Thoughts on fair measures...

Ultimately the only fair measure of a person’s worth (within a business context of course) is the profitability of a business. Now that doesn't account for individual contribution, but when the company does well, it's usually because the people in it contribute to it's well being. Pay people shares or something equivalent and they will begin to drive the right behaviour. Yes individual coaching will still be necessary, some people have a short-term view or outlook and need help with balancing with the long-term; hence we don't distort the behaviour by the measurement.

Most of the "worth" I've received came from myself -- I'm not different than most people, we know when we do good work and it feels good when you go home having accomplished a good days work.

Okay I haven't answered your question or have I ??

1. Negotiate with them; have them come up with the measurement in a collaborative manner (the two of you). This has worked for me in the past, but wasn't easy, especially with the quiet technical guy.
2. Test it ! At least on paper, look at the loop holes. If I was the type to cut corners, how could I "cheat" this measurement? Then plug the hole or scrap the measurement.
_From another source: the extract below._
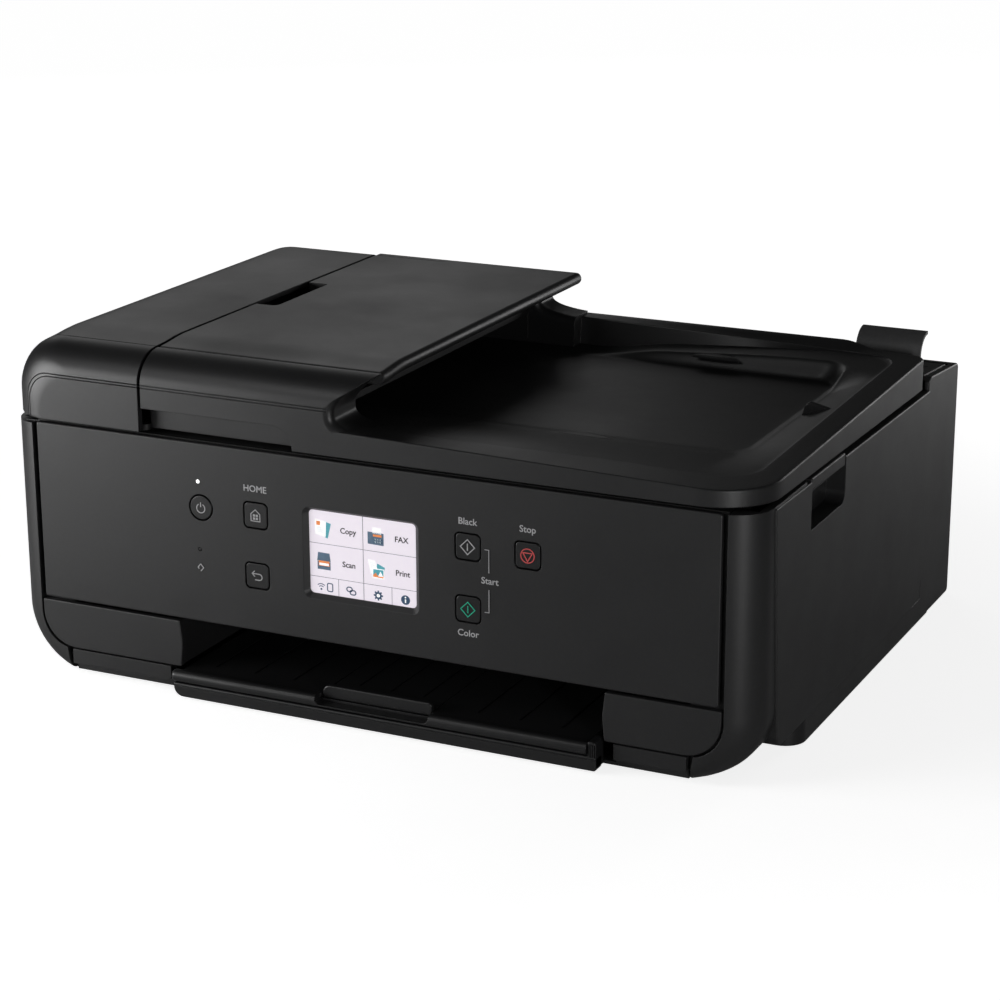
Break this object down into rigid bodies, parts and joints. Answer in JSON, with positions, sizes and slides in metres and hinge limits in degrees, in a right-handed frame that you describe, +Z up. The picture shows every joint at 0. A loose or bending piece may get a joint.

I guess the other way is to change it or get rid of it if it's not working (encouraging bad behaviour).
3. Too many measurements take a lot of time and effort to track and monitor and there's really only so much you can monitor. So keep it simple and relate it directly back to the business (the bottom line or something that is relevant to the business). Performance reviews are necessary, that's where you get into other areas that can't be easily measured. There has to be a combination of things.

--Trevor

KPIs and bonuses

Trevor thanks for your input. i agree with you!

I've suffered under a management regime where the measurement system took more than 100% of my time across 12 direct reports, let alone any of my other tasks. madness.

I'd add two thoughts:
look out not just for rorting of KPIs but also inadvertent distortions. My manager wanted to boost services revenue so he changed my bonus to 50% services and 50% product, even though serveices represented about 20% of revenue. So i said "You want me to spend 50% of my time working on services deals then?" (which would have seriously annoyed all the sales folk) No apparently, he just wanted me to try harder when it was a services deal.

Much as stock options and profit bonuses are attractive in theory, in a big company i felt so remote from the company results that i never felt I had skin in that game. They were just windfalls. Maybe in a small company it would work, but only if there were no people visibly free-riding.